At the trial, 27-year-old nanny Sara Svensson has admitted shooting dead her employer's wife as she slept and attempting to kill a neighbour.

But she claims she was coerced into the crimes by the dead woman's husband, the Rev Helge Wassmo, 32, head of an obscure Pentecostal sect in the secluded village of Knutby, north of Stockholm.

The court has heard that the minister had been having simultaneous affairs with Svensson and his neighbour's wife, Anette Linde, 26.

Wassmo has denied any wrongdoing. If convicted of murder, he could be sent to prison for between 10 years and life.

The sensational case has dominated headlines in the liberal Scandinavian country.

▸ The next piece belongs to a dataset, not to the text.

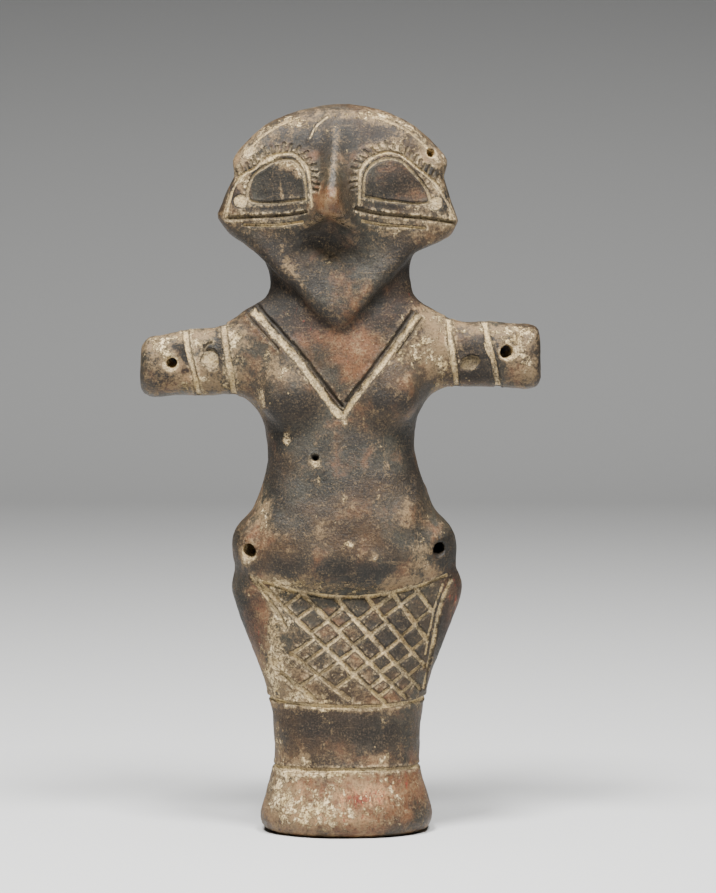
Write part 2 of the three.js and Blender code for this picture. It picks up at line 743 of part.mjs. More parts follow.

Sweden's biggest tabloid, Aftenbladet, has been devoting as many as a dozen pages a day to the trial, with headlines such as "Each Sexual Intercourse was a Tribute to God" and "The House of Death".

"The story has all the classic elements of a drama: murder, sex, religion, infidelity and jealousy. Normally, this would only happen in the movies, but here it has taken place in a small rural community," Niklas Silow, the paper's news editor, told Reuters.

The Aftenbladet website has been broadcasting radio reports from the trial, which began at the end of May.

Svensson has told the court that Wassmo told her that killing his wife and neighbour was the only way she could please God.

Prosecutors believe the pastor wanted to get rid of his wife to start a new life with Anette Linde.

He is now also suspected of killing his first wife, Helene.

When she "fell over in the bath" in 1999, striking her head on a tap, her death was treated as an accident, but now the case has been reopened and her corpse exhumed.

Knutby, a 13th-century village with just 600 inhabitants, is situated in bucolic farmland. However, those who have left the sect to which Wassmo belongs say life in the congregation was far from idyllic.

Led by a woman known as "Christ's Bride", the pastors in the sect reportedly had a say in nearly every aspect of members' lives, including whom they could marry.

The movement is an off-shoot of the Church of Sweden, a Lutheran church to which seven million of Sweden's nine million citizens belong, but rarely attend its services.

The sect apparently puts great emphasis on prophecies and witnesses in court have told how Wassmo talked of having dreams in which he had been instructed that his wives would be "called home to God".

Svensson has testified that she received a number of anonymous SMS messages - which she believed were from God - urging her to commit murder.

A technology company has traced erased messages on her phone to Wassmo, who admitted sending them but said they were intended only to guide her in her faith.

Svensson, it has emerged, moved into the Wassmo home last year to look after the couple's three children.

Soon afterwards, when his wife began to suffer from depression, Wassmo sought "solace" with the nanny, visiting her at night in her room to "help him through a religious crisis".

His wife - who slept above Svensson's room - apparently never questioned this arrangement.

Members of the sect adhere to an intepretation of the Bible that calls for the complete subjugation of women, corporal punishment of children and unquestioning obedience to spiritual leaders.

Every night, according to statements made to the court, Wassmo and Svensson had sex as "an act of obedience to God" and as proof of their "pure brotherly love".

"Every sex act was a victory for God," Svensson testified.

But, at about the same time, Wassmo began an intense affair with neighbour Linde, and the couple, who met almost every day, allegedly began making plans to get rid of their respective spouses.

Divorce was discussed. Then they toyed with the idea of killing the two in a car crash.

Finally, Svensson appeared to provide a solution to their problems.

Wassmo's tone toward the nanny changed. He would tell her she was "a reprobate minion of the Devil" and a "vile, dirty, hopeless creature", the court heard.

He allegedly claimed to see divine apparitions bearing the message that his wife must die and Svensson must be the one to kill her.

In November, while Wassmo was away on business, Svensson sneaked into his wife's bedroom and smashed her head with a hammer.

But the woman remained conscious, yelling: "What the hell are you doing? Leave my house immediately."

Svensson fled the village.

The court heard that, upon his return, Wassmo was distressed to find his wife still alive.

He then allegedly sent Svensson between 1 200 and 2 200 cellphone text messages urging her to finish the job.

In January, Svensson returned, armed with a pistol, and killed Wassmo's wife.

Then she went next door and shot Daniel Linde in the head and chest, leaving him for dead. But he survived the attack.

The trial is expected to conclude later this month. In the meantime, every day's testimony brings new twists.

One of the most eagerly awaited witnesses was Asa Waldau, elder sister of the murdered woman. One of the founders of the sect, she is "the bride of Christ", having "married" Jesus in a ceremony in 1999.

Speaking of her brother-in-law, she told the court: "Since he couldn't break me into submission, he made me a leader and put me on a pedestal. I loved him once as a brother, but I have never been in love with him."